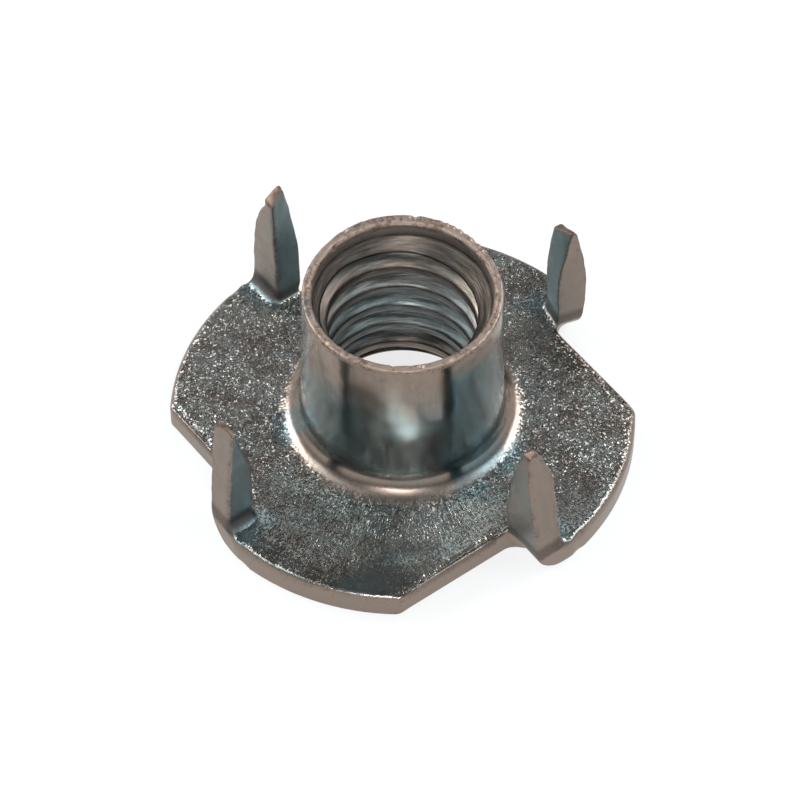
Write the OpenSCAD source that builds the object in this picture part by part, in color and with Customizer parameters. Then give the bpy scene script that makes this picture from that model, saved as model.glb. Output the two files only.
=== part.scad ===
// Four-prong tee nut, pressed from one piece of sheet steel.
// Millimetres, +Z up. The flange's underside is on Z = 0 and the barrel stands on the Z axis.
// The four prongs are numbered counter-clockwise, seen from the barrel's side.

/* [Flange] */
// Diameter of the round blank that the four lobes keep
flange_d = 25.4; // [22:0.1:31]
// Thickness of the sheet
sheet_t = 1.6; // [1.3:0.05:1.95]
// How far inside the rim each straight lance cut runs
lance_depth = 2.64; // [2.4:0.02:3]
// Radius of each lobe's free corner, seen from above
corner_r = 0.6; // [0.3:0.05:0.9]
// Rollover left by the blanking punch on the lobes' top edge
rollover_r = 0.35; // [0.1:0.05:0.5]

/* [Thread] */
// Diameter over the thread's crests, 3/8 in
thread_d = 9.525; // [8:0.005:11.5]
// Thread pitch, 16 turns to the inch
thread_pitch = 1.5875; // [1.25:0.0125:2]
// Gap between the bore and the sharp thread's basic minor radius
crest_gap = 0.1; // [0:0.02:0.2]
// Gap between the plain counterbore and the thread's major radius
relief_gap = 0.04; // [0:0.02:0.2]
// Depth of that counterbore
relief_h = 1.3; // [0.8:0.1:2]

/* [Barrel] */
// Wall of the drawn barrel, measured at its foot outside the counterbore
wall_t = 0.73; // [0.6:0.01:1]
// Height of the rim over the flange's underside
nut_h = 11.4; // [9.5:0.1:14]
// Length of the lead-in taper under the rim
taper_h = 4; // [2:0.1:5]
// Wall lost to that taper at the rim
taper_in = 0.2; // [0:0.02:0.24]
// Fillet where the barrel rises out of the flange
root_r = 1.35; // [0.8:0.05:1.6]
// Radius of the bore's drawn mouth in the underside
mouth_r = 2.6; // [1.6:0.1:3.1]
// Rounding of the rim's outer edge
rim_r = 0.25; // [0.1:0.05:0.3]

/* [Prongs] */
// Direction of the first prong, measured from the first lobe's corner
prong_az = 37; // [34:0.5:38]
// Inside radius of the bend at each prong's root
bend_r = 0.7; // [0.4:0.05:1]
// Radius of the web left at the end of each lance cut
web_r = [1.3, 0.9, 0.9, 0.9]; // [0.4:0.05:1.4]
// How far each prong's outer face stands before the middle of its lance cut
lead = [0.7, 0.55, 0.55, 0.55]; // [0.3:0.05:0.9]
// Skew of each prong's fold line, seen from above
skew = [-9, 0, 0, 0]; // [-10:0.5:10]
// Shear of each prong's inner edge outside its lance cut
in_trim = [0.55, 0.04, 0.74, 0.04]; // [0.02:0.02:0.9]
// Shear of each prong's outer edge inside the flange's rim
out_trim = [0.2, 0.3, 0.4, 0.2]; // [0.16:0.02:0.5]
// Height at which the prongs begin to narrow
shoulder_h = 4.2; // [3.5:0.1:5]
// Height of each prong's tip over the underside
tip_h = [8.9, 9.5, 9.3, 9.1]; // [7.5:0.1:11.4]
// Distance of each tip outside its lance cut
tip_out = [1.44, 1.4, 1.54, 1.24]; // [1.2:0.02:1.7]
// Width of each tip
tip_w = [0.4, 0.2, 0.5, 0.5]; // [0.2:0.1:0.6]
// Place of each tip's edge across the sheet, as a share of it from the outer face
tip_edge = [0, 0.3, 0.9, 0]; // [0:0.1:1]
// Drop of the chisel bevels beside that edge, both together
bevel = [1.1, 2.4, 0.5, 1]; // [0:0.1:2.4]

/* [Hidden] */
$fn = 96;
// Overlap where two shapes would only touch.
eps = 0.02;
flange_r = flange_d / 2;
lance_r = flange_r - lance_depth;
bore_r = (thread_d - 1.0825 * thread_pitch) / 2 + crest_gap;
relief_r = thread_d / 2 + relief_gap;
lead_in_h = relief_r - bore_r;
barrel_r = relief_r + wall_t;
rim_out_r = barrel_r - taper_in;
bend_out_r = bend_r + sheet_t;
// The fold line stops this far inside the rim, so that no prong's root shows past the disc.
root_step = 0.05;
// Flat run of each prong's root into the disc, past its fold line.
root_run = 0.3;
steel = [0.62, 0.63, 0.62];

// Distance from the middle of a lance cut to the line where prong i's bend starts.
function fold_y(i) = bend_out_r - lead[i];

// Distance from the axis at which that fold line ends, just inside the rim.
function fold_out_r(i) = sqrt(pow(flange_r, 2) - pow(fold_y(i), 2)) - root_step;

// Distance from the middle of the lance cut to where the web meets the bend, halfway round it.
function web_y(i) = fold_y(i) - bend_out_r * cos(45);

// Radius of the arc that leaves a straight edge and reaches `inset` in over a length of `run`.
function easing_r(inset, run) = (run * run + inset * inset) / (2 * inset);

// Square piece with a concave quarter circle: fillets add it, roundings take it away.
module spandrel(r) {
    difference() {
        square(r);
        translate([r, r]) circle(r);
    }
}

// Half section of the drawn cup: disc, barrel, fillet, mouth, bore and counterbore.
module cup_section() {
    difference() {
        union() {
            square([flange_r, sheet_t]);
            polygon([[0, 0], [barrel_r, 0], [barrel_r, nut_h - taper_h],
                     [rim_out_r, nut_h - rim_r], [rim_out_r, nut_h], [0, nut_h]]);
            translate([barrel_r, sheet_t]) spandrel(root_r);
        }
        translate([flange_r, sheet_t]) rotate(180) spandrel(rollover_r);
        translate([rim_out_r, nut_h]) rotate(180) spandrel(rim_r);
        square([bore_r, nut_h]);
        translate([bore_r, 0]) spandrel(mouth_r);
        polygon([[bore_r, nut_h - relief_h - lead_in_h], [relief_r, nut_h - relief_h],
                 [relief_r, nut_h + 1], [bore_r, nut_h + 1]]);
    }
}

// Moves a child drawn about the middle of the fold line to its place on prong i.
module on_fold(i) {
    translate([(lance_r + fold_out_r(i)) / 2, fold_y(i)]) rotate(skew[i]) children();
}

// Plan of what the press lances free beside prong i: up to its fold, less the web in the corner.
module lance_plan(i) {
    difference() {
        translate([lance_r, -flange_r]) square([flange_r, 2 * flange_r]);
        on_fold(i) translate([-flange_r, 0]) square(2 * flange_r);
        translate([lance_r, web_y(i)]) difference() {
            translate([-1, -web_r[i]]) square([1 + web_r[i], flange_r]);
            translate([web_r[i], -web_r[i]]) circle(web_r[i]);
        }
    }
    corner_plan();
}

// Plan of the sliver outside a lobe's rounded free corner.
module corner_plan() {
    centre = [lance_r - corner_r, -sqrt(pow(flange_r - corner_r, 2) - pow(lance_r - corner_r, 2))];
    to_rim = flange_r / (flange_r - corner_r);
    difference() {
        polygon([centre, [lance_r, centre.y], [flange_r, centre.y - corner_r], centre * to_rim]);
        translate(centre) circle(corner_r);
    }
}

// Section of prong i across its fold line: flat root, quarter bend and bevelled blade.
module bend_section(i) {
    box = 2 * bend_out_r + 2;
    blade_h = tip_h[i] - bend_out_r;
    translate([0, bend_out_r]) {
        difference() {
            circle(bend_out_r);
            circle(bend_r);
            translate([0, -box / 2]) square(box);
            translate([-box / 2, 0]) square(box);
        }
        translate([0, -bend_out_r]) square([root_run, sheet_t]);
        polygon([[-bend_out_r, 0], [-bend_r, 0],
                 [-bend_r, blade_h - bevel[i] * (1 - tip_edge[i])],
                 [-bend_out_r + sheet_t * tip_edge[i], blade_h],
                 [-bend_out_r, blade_h - bevel[i] * tip_edge[i]]]);
    }
}

// Outline of prong i seen square to its face: near straight at the root, narrowing in two arcs.
module blade_outline(i) {
    in_r = lance_r + in_trim[i];
    out_r = flange_r - out_trim[i];
    tip_r = lance_r + tip_out[i];
    run = tip_h[i] - shoulder_h;
    in_arc = easing_r(tip_r - tip_w[i] / 2 - in_r, run);
    out_arc = easing_r(out_r - tip_r - tip_w[i] / 2, run);
    difference() {
        polygon([[lance_r - eps, 0], [fold_out_r(i), 0], [out_r, shoulder_h], [out_r, tip_h[i]],
                 [in_r, tip_h[i]], [in_r, bend_out_r], [lance_r - eps, sheet_t - eps]]);
        translate([in_r, shoulder_h]) difference() {
            square([tip_r - in_r, run + 1]);
            translate([in_arc, 0]) circle(in_arc);
        }
        translate([out_r, shoulder_h]) mirror([1, 0]) difference() {
            square([out_r - tip_r, run + 1]);
            translate([out_arc, 0]) circle(out_arc);
        }
    }
}

module prong(i) {
    on_fold(i) translate([-(lance_r + fold_out_r(i)) / 2, 0]) intersection() {
        translate([lance_r - 1, 0]) rotate([90, 0, 90]) linear_extrude(flange_r) bend_section(i);
        rotate([90, 0, 0]) linear_extrude(flange_r, center = true) blade_outline(i);
    }
}

module tee_nut() color(steel) {
    difference() {
        rotate_extrude() cup_section();
        for (i = [0:3]) rotate(prong_az + 90 * i)
            translate([0, 0, -1]) linear_extrude(sheet_t + 2) lance_plan(i);
    }
    for (i = [0:3]) rotate(prong_az + 90 * i) prong(i);
}

tee_nut();
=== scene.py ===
"""Zinc-plated steel tee nut: one pressed sheet with a drawn, threaded barrel and four lanced prongs."""

import math

import bmesh
import bpy
import numpy as np
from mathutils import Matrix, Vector
from mathutils.geometry import delaunay_2d_cdt
from mathutils.kdtree import KDTree
from mathutils.noise import noise_vector, seed_set


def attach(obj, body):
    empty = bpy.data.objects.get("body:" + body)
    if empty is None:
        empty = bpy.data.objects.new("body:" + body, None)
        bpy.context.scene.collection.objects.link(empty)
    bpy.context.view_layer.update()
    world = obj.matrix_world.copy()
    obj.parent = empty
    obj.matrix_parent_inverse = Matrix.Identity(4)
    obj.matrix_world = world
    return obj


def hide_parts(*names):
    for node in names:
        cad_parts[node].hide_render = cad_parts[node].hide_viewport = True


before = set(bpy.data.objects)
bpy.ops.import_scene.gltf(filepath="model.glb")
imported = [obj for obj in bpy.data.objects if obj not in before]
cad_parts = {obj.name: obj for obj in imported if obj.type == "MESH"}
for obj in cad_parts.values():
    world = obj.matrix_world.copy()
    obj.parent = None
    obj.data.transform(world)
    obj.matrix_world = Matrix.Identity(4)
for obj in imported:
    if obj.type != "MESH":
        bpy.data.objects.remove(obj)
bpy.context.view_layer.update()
# Without a fixed seed the noise starts from the clock, and the metal comes out a little different each time.
seed_set(1)

# ---------------------------------------------------------------- sizes, in millimetres and degrees
MM = 0.001
TURN = 2 * math.pi

# The plate: a round blank, lanced on four lines at one distance from the axis.
FLANGE_R = 12.69
SHEET_T = 1.6
LANCE_R = 10.06
CORNER_R = 0.6
WEB_END = 125
ROLLOVER = 0.34
EDGE_BAND = 0.5
PLATE_HOLE_R = 7.3
PLATE_GRID = 0.36
PLATE_GAP = 0.2

# The barrel, its rim and the counterbore above the first turn of thread. Nothing rises above the ceiling.
NUT_H = 11.38
CEILING = 11.395
BARREL_R = 5.5325
RIM_OUT_R = 5.3325
ROOT_R = 1.35
RIM_R = 0.13
LIP_R = 0.26
RIM_Z = 10.95
RIM_ZONE_R = 6
RELIEF_R = 4.8025
RELIEF_Z = 10.5

# The 3/8-16 thread. Crest and root are shares of the pitch, and the start is in turns.
BORE_R = 4.003
LEAD_IN_Z = RELIEF_Z - (RELIEF_R - BORE_R)
MOUTH_R = 2.6
THREAD_PITCH = 1.5875
THREAD_ROOT_R = 4.76
THREAD_Z = (0.5, RELIEF_Z + 0.02)
CREST_SHARE = 0.30
ROOT_SHARE = 0.10
THREAD_START = -0.88
AROUND = 256
WELD = 0.001

# The prongs: their bend, the azimuth of the first, how far they lie inside the plate's faces, and their tips.
BEND_R = 0.7
BEND_OUT_R = BEND_R + SHEET_T
PRONG_AZ = 37
PRONG_SINK = 0.006
TIP_ROUND = 0.26
TIP_WIDTH = 0.34

# The creases at their roots: how far the rounding reaches, its rounds and the share of the way moved in each,
# and the edge lengths below which edges are merged and above which they are halved.
ROOT_REACH = 0.85
ROOT_ROUNDS = 30
ROOT_PULL = 0.6
ROOT_SHORT = 0.01
ROOT_LONG = 0.16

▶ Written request
Everything from the line containing "module tee_nut() color(steel)" down to the line containing "before = set(bpy.data.objects)" should be repeated exactly, with both end lines kept and no other lines added.

▶ Worked answer
module tee_nut() color(steel) {
    difference() {
        rotate_extrude() cup_section();
        for (i = [0:3]) rotate(prong_az + 90 * i)
            translate([0, 0, -1]) linear_extrude(sheet_t + 2) lance_plan(i);
    }
    for (i = [0:3]) rotate(prong_az + 90 * i) prong(i);
}

tee_nut();
=== scene.py ===
"""Zinc-plated steel tee nut: one pressed sheet with a drawn, threaded barrel and four lanced prongs."""

import math

import bmesh
import bpy
import numpy as np
from mathutils import Matrix, Vector
from mathutils.geometry import delaunay_2d_cdt
from mathutils.kdtree import KDTree
from mathutils.noise import noise_vector, seed_set


def attach(obj, body):
    empty = bpy.data.objects.get("body:" + body)
    if empty is None:
        empty = bpy.data.objects.new("body:" + body, None)
        bpy.context.scene.collection.objects.link(empty)
    bpy.context.view_layer.update()
    world = obj.matrix_world.copy()
    obj.parent = empty
    obj.matrix_parent_inverse = Matrix.Identity(4)
    obj.matrix_world = world
    return obj


def hide_parts(*names):
    for node in names:
        cad_parts[node].hide_render = cad_parts[node].hide_viewport = True


before = set(bpy.data.objects)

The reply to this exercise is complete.